February 21, 2013; Port Charlotte, FL, USA; Tampa Bay Rays starting pitcher Alex Colome (37) poses for a picture during photo day at Charlotte Sports Park. Mandatory Credit: Kim Klement-USA TODAY Sports

Lightning Strikes Twice for Rays’ Alex Colome, And He Better Take Advantage


It is absolutely terrible what has happened to Alex Cobb. Just when he’s pitching the best baseball of his life, he gets hit by a line drive and will be out for a long time, maybe the rest of the season, thanks to fluid buildup in his ear. There’s a chance he may never be the same. No one could possibly be happy about the whirlwind of events that have put Cobb’s career in limbo–but one player has benefitted from it quite significantly. There is no chance that Alex Colome is happy about the circumstances of his promotion to the major leagues, but it has given him the opportunity of a lifetime.

Colome’s first start was thanks to one of the most bizarre situations anyone had seen. Alex Cobb had an issue with his middle fingernail on his pitching hand and could not throw his secondary pitches, so the Rays needed a spot starter. Colome got the call against the Miami Marlins and proceeded to throughly impress, throwing 5.2  innings allowing just an unearned run on 5 hits, striking out 7 while walking 2. Now another freak injury, although one of a much more frightening nature, gives Colome a chance to return to a big league mound and possibly even earn a more permanent spot in the Rays rotation if he pitches well. Asked if Colome could wind up filling Cobb’s rotation spot, Joe Maddon said “There’s a possibility, yes.” Now Alex Colome has to make that possibility into a reality.
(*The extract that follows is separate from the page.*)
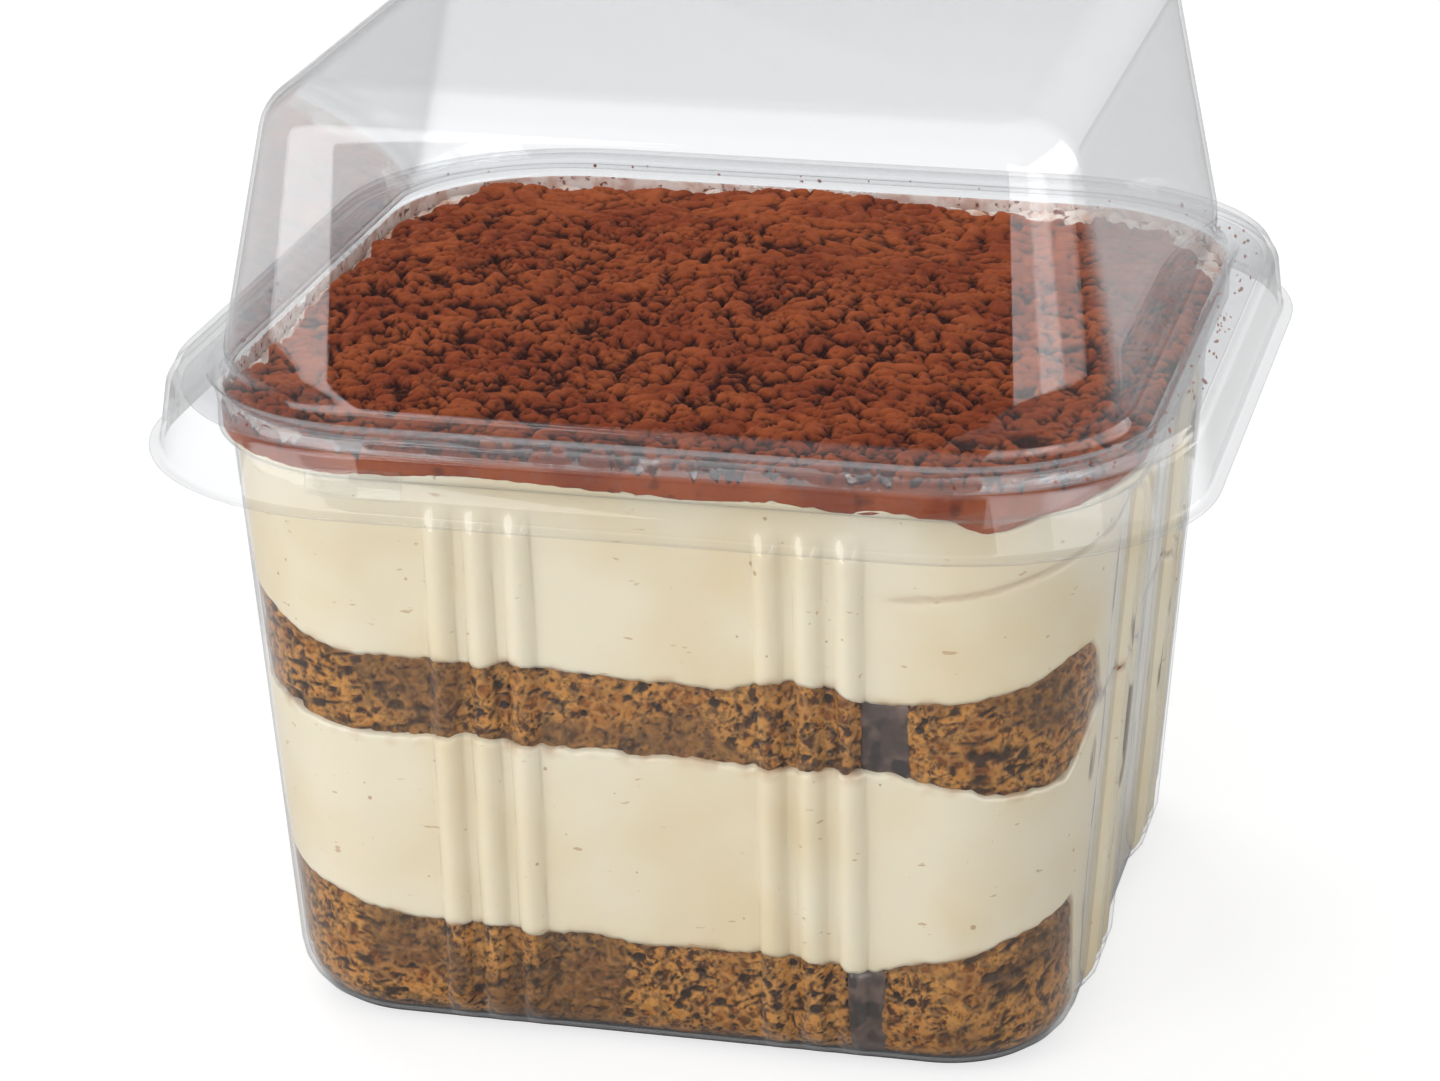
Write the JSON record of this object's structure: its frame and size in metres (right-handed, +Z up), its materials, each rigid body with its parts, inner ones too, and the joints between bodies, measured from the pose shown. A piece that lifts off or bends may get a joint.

The Rays pulled some major strings to get Alex Colome this start. His last two starts were brief 2.2-inning outings on three days rest to make sure he would be on four days rest, no more and no less, for Saturday’s game against the Yankees. They want to see what he can do, and more than that, they need him. His stuff is tantalizing–a fastball that averaged 96 MPH in his first start, a dynamic changeup, and a sharp slider/cutter–and while he could use a little more time to refine the command and control of his fastball, there is no more time. There is nobody else. David Price is still out and Alex Cobb has joined him. Jake Odorizzi threw in Tuesday’s doubleheader as did Chris Archer. Mike Montgomery threw on Wednesday, and even if he didn’t, he has a long way to go to be a major league option for the Rays. And you can’t just convert Alex Torres to the rotation in a snap of your fingers. The Rays are relying on Alex Colome like they never have before. No matter how he pitches, his stuff is so good that he will get more chances–but the Rays will never appreciate his efforts as much as they would if he pitches well today. Price and Cobb will return from their injuries, and in an organization with so much pitching depth, you never know how long of a leash the Rays will have with Colome before sending his electric arm to the bullpen, where he has a stuff to close. Colome will never get a better opportunity to start for the Tampa Bay Rays than this.

Entering this season, no one thought that Alex Colome would possibly be here now. You had the five starters plus Jeff Niemann, Archer, and Odorizzi, and why in the world would the Rays need more starters than that? Or so we thought. Everyone was wrong and the Rays’ rotation is in shambles. And now, a starting spot on the team known for having one of the best rotations in baseball the past several years is right there for the taking for Alex Colome. If he pitches well, he may never spend another day in the minor leagues, and if he lets it slip away, he has no one to blame but himself.